Ask a group of investors to name some defensive companies and you can bet that the Unilever name will come up at some point. It’s a big company with a huge list of well-known brands ranging from Wall’s Ice Cream to Domestos, Radox and many more.
It’s the classic defensive company which sells small-ticket, non-durable items that people need every day. Deodorant, tea bags, soap; they’re all in the Unilever stable. It’s a strategy that has seen the company go from humble beginnings to massive global operations over more than a century.
So I think there’s little doubt that Unilever will be the sort of company that defensive investors (like me) would want to invest in, but let’s check the numbers just to be sure.

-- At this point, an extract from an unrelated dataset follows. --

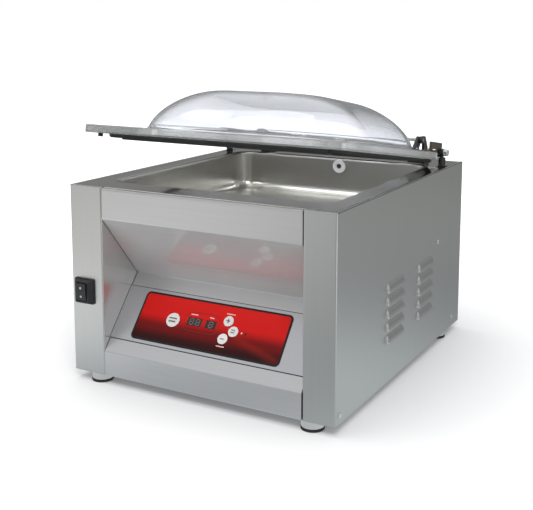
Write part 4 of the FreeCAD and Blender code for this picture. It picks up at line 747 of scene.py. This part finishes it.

Solid and reasonably consistent growth, but no fireworks
Solid growth rate – Unilever has grown by around 7% a year over the last few years. That’s pretty good going and compares well to the sub-3% performance that FTSE 100 companies have managed in aggregate. However it is slightly below the average of other consistently dividend paying companies, which have managed an average growth rate of 7.9% over the last decade.
Reasonable growth quality – While growth has been strong, it hasn’t been especially stable. Unilever managed to increase the dividend in every year, but overall it only managed to increase, revenues, profits or dividends 79% of the time. That’s slightly better than other dividend payers which one or another of those factors 75% of the time, and it compares well to the 58% hit rate of the FTSE 100. However, many defensive companies produce far more consistent growth.
A large but not unreasonable debt pile
If there’s one thing that can put a stop to progressive growth in a hurry it’s debt. Having too much debt is like sailing in a top heavy boat; it’s no problem in good weather, but if a storm comes along things can go badly wrong very quickly.
So it’s a bit of an eye-opener to see that Unilever has borrowings of more than £9 billion. That’s quite a lot.
However, in the past decade Unilever has produced – on average – adjusted post-tax profits of about £3.3 billion a year, and I estimate that it could earn an average of around £5 billion a year over the next decade. That gives a debt ratio of 1.9 which is well within my preferred maximum of 5 times, and so for me this is a reasonable amount of debt for a company with Unilever’s earnings power.
Pension obligations run to just over £20 billion, but again, relative to an estimated future earnings power over the next decade of £5 billion a year, that gives a pension ratio of 4.1 which is within my preferred maximum of 10 times.
No surprises – It’s a high quality, defensive company
As expected, Unilever does have the financial evidence to back up the idea that it’s a defensive company. It has a long history of growth, and that growth is above average in terms of both magnitude and consistency.
It doesn’t carry an excessive amount of debt or other financial obligations, and it sells products that a growing proportion of the world’s population will continue to need and use every day for the foreseeable future.
But is the price right?
Every company has a fair price, but thanks to the volatile nature of the stock market investors can often buy companies well below their fair value, and occasionally sell them far above fair value.
So what about Unilever? Is a price of around 2,400 pence per share a good price for buyers, a good price for sellers, or just a fair price with no obvious advantage to either side?
Currently each share is priced at 20.7 times the average earnings per share over the last decade. This is much higher (and therefore more expensive) than the equivalent number for the FTSE 100, which at 6,550 is at less than 13.8 times its average earnings. However, Unilever is growing much faster than the average FTSE 100 company, and so a premium price should be expected.
Looking at the 240 consistent dividend paying companies on my stock screen, I can see that on average they are priced at 21.4 times their average earnings.
So Unilever shares are very slightly cheap (according to this measure) relative to their peers.
Turning from earnings to dividends, Unilever currently has a yield of 3.8% which is virtually identical to the FTSE 100 yield of 3.7%. However, given my assumption that Unilever will grow faster than the average company (and average is what you get with the FTSE 100) then I would normally expect Unilever’s yield to be lower.
Looking at those 240 consistent dividend payers again, their median yield is just 2.8%, which is as I would expect. On average those 240 companies have better growth rates than the market average, and so they should command a premium price, i.e. investors should forfeit some of their income today in exchange for more income (courtesy of higher growth) tomorrow.
With its relative high yield Unilever shareholders can, to some extent, have their cake and eat it, with a decent yield today and solid prospects for growth tomorrow.
A defensive company at close to fair value
Putting that all together, with Unilever we have a company which is growing about as fast and consistently as most other solid, dividend paying companies. The shares are perhaps slightly cheap, which shows up in the dividend yield, which is quite high for such a low risk, defensive company.
Having said that, at 2,400p the shares are not nearly cheap enough to get me excited. They don’t look expensive, but they don’t look like an obvious bargain either. So for now Unilever will remain on my watch list (at position 96 out of 239 on my stock screen), but personally I won’t invest until the yield and the valuation become significantly more attractive.
Disclosure: I don’t own any shares in Unilever.